This work addresses the challenge of sparse matrix reordering, which requires predicting fill-in elements prior to factorization—a task rendered intractable by the NP-hard nature of the minimum fill-in ordering problem, leading to a disconnect between reordering objectives and factorization outcomes. To bridge this gap, the authors propose a novel deep learning framework that integrates spectral embedding with a multi-scale graph neural network. The approach leverages an approximation of the smallest eigenvector of the graph Laplacian to capture global structural information, constructs a surrogate function for fill-in prediction, and optimizes the latent fill-in space using rank-based distribution modeling. This method effectively reconciles the semantic and objective discrepancies between reordering and factorization, achieving fill-reduction performance on par with or superior to both classical graph-theoretic algorithms and existing deep learning approaches across multiple benchmarks.
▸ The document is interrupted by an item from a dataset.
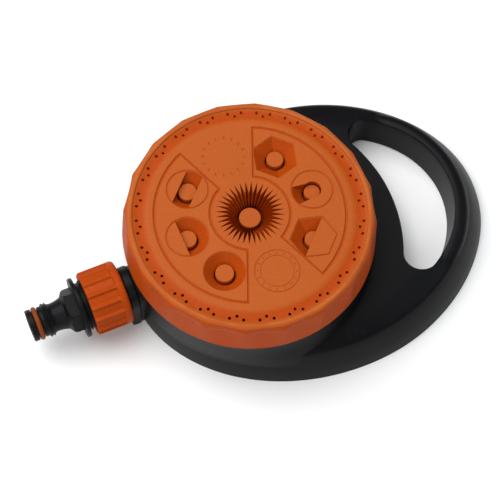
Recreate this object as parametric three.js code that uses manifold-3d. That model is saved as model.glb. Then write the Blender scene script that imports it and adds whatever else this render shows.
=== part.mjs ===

Sparse matrix reordering can significantly reduce the fill-in during matrix factorization, thereby decreasing the computational and storage requirements in sparse matrix computations. Finding a minimal fill-in ordering is known to be an NP-hard problem. Moreover, there is a paradox: matrix reordering is applied before matrix factorization, but fill-ins that matrix reordering methods aim at are generated from matrix factorization. To bridge the gap between reordering and factorization, we propose a deep learning framework to minimize a fill-in surrogate function based on spectral embedding. First, we employ a multi-grid-like GNN architecture to learn to approximate the smallest eigenvectors of its graph Laplacian matrix, i.e. spectral embedding, and capture the global structural information of the matrix. Then, another multi-grid-like GNN architecture is used to minimize the potential space where fill-in can occur based on the rank distribution. Experimental results indicate that our approach achieves competitive performance compared with traditional graph-theoretic algorithms and deep learning methods.